Une médaille pour la postérité
Mais comment en est-il arrivé à recevoir une médaille ? "On savait qu'il avait fait la campagne d'Italie, d'Allemagne, qu'il avait fait un débarquement dans le sud de la France, rappelle Nordine, qui a découvert avec ses proches que son grand-père avait "eu plusieurs médailles dont une pour une blessure lors d'un combat".
Mais ils avaient besoin de plus de réponses. Alors Nordine a décidé de faire des recherches sur son passé militaire car ils n'avaient que des traces orales. "C'était très difficile mais je suis allé vers la Fédération dont mon grand-père est adhérent, j'ai eu le vice-président de Wattrelos qui est venu à la maison et un mois après, j'ai eu son livret militaire".
Au même moment, la Fédération nationale des combattants volontaires annonce qu'il serait décoré de la médaille d'or, leur plus haute distinction, pour ses services militaires. C'est désormais chose faite.
"Tant qu'il y avait un toit et un frigo plein, il ne s'inquiétait pas"

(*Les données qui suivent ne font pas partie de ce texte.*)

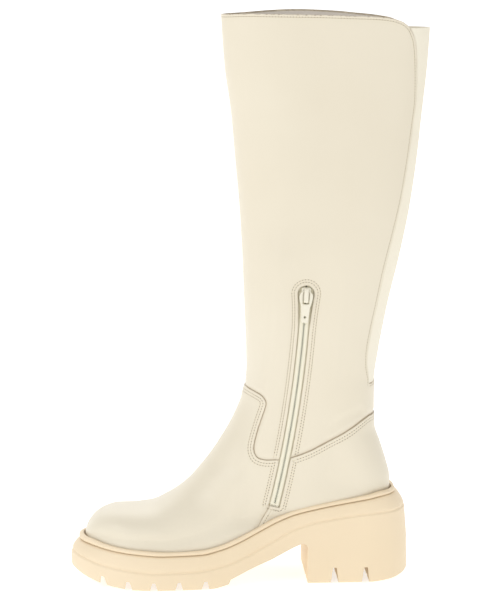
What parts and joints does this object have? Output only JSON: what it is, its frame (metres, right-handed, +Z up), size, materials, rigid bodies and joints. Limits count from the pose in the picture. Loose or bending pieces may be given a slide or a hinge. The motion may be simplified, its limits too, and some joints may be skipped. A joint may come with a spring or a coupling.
{
  "type": "knee-high zip boot",
  "caption": "Right knee-high boot with a lugged block-heel sole, an inner-side zip with a hinged pull, and an elastic gore up the back of the shaft.",
  "frame": {"origin": "middle of the bounding box, on the ground under the sole", "axes": "toe towards -X, inner (medial) side with the zip towards -Y, +Z up along the shaft"},
  "size_m": [0.2972, 0.1094, 0.4717],
  "materials": {
    "upper_leather": "smooth finished leather, fine grain, low sheen",
    "gore_elastic": "woven elastic, matt",
    "lining_textile": "short-pile textile lining",
    "fibre_board": "pressed fibre board",
    "core_plastic": "moulded plastic",
    "zip_tape": "woven polyester tape",
    "zip_coil": "nylon coil, satin",
    "zip_metal": "cream enamel on cast zinc",
    "sole_rubber": "moulded rubber, matt",
    "footbed_fabric": "padded textile sock",
    "filler_foam": "cork and foam filler",
    "shank_steel": "plain steel"
  },
  "bodies": {
    "boot": {"vamp": "upper_leather", "quarter_medial": "upper_leather", "quarter_lateral": "upper_leather", "shaft_medial": "upper_leather", "shaft_lateral": "upper_leather", "gore": "gore_elastic", "lining_shaft": "lining_textile", "lining_foot": "lining_textile", "zip_guard": "lining_textile", "toe_puff": "fibre_board", "heel_counter": "fibre_board", "insole_board": "fibre_board", "heel_core": "core_plastic", "zip_tape_front": "zip_tape", "zip_tape_rear": "zip_tape", "zip_coil_front": "zip_coil", "zip_coil_rear": "zip_coil", "zip_top_stop_front": "zip_metal", "zip_top_stop_rear": "zip_metal", "zip_bottom_stop": "zip_metal", "welt": "sole_rubber", "sole_unit": "sole_rubber", "footbed": "footbed_fabric", "forefoot_filler": "filler_foam", "shank": "shank_steel", "shank_rivet_front": "shank_steel", "shank_rivet_rear": "shank_steel", "heel_screw_1": "shank_steel", "heel_screw_2": "shank_steel", "heel_screw_3": "shank_steel", "heel_screw_4": "shank_steel", "heel_screw_5": "shank_steel"},
    "zip_slider": {"zip_slider": "zip_metal"},
    "zip_pull": {"zip_pull": "zip_metal"}
  },
  "joints": [
    {"name": "zip_slide", "type": "hinge", "parent": "boot", "child": "zip_slider", "pos_m": [-0.90367, -0.03975, 0.28777], "axis": [0, 0.9996, 0.0296], "range_deg": [0, 9.4]},
    {"name": "pull_swing", "type": "hinge", "parent": "zip_slider", "child": "zip_pull", "pos_m": [0.04545, -0.04049, 0.24695], "axis": [-0.9991, -0.0013, 0.0429], "range_deg": [0, 170]}
  ]
}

On a beau demander à Nordine quel est le secret de la longévité de son grand-père, lui même avoue ne pas avoir la recette précise. "Il n'a jamais été stressé, il travaillait et ne se souciait pas de ce que les autres faisaient, explique-t-il. Sa priorité, c'était de manger. Comme il avait connu la famine, tant qu'il y avait un toit et un frigo plein, il ne s'inquiétait pas".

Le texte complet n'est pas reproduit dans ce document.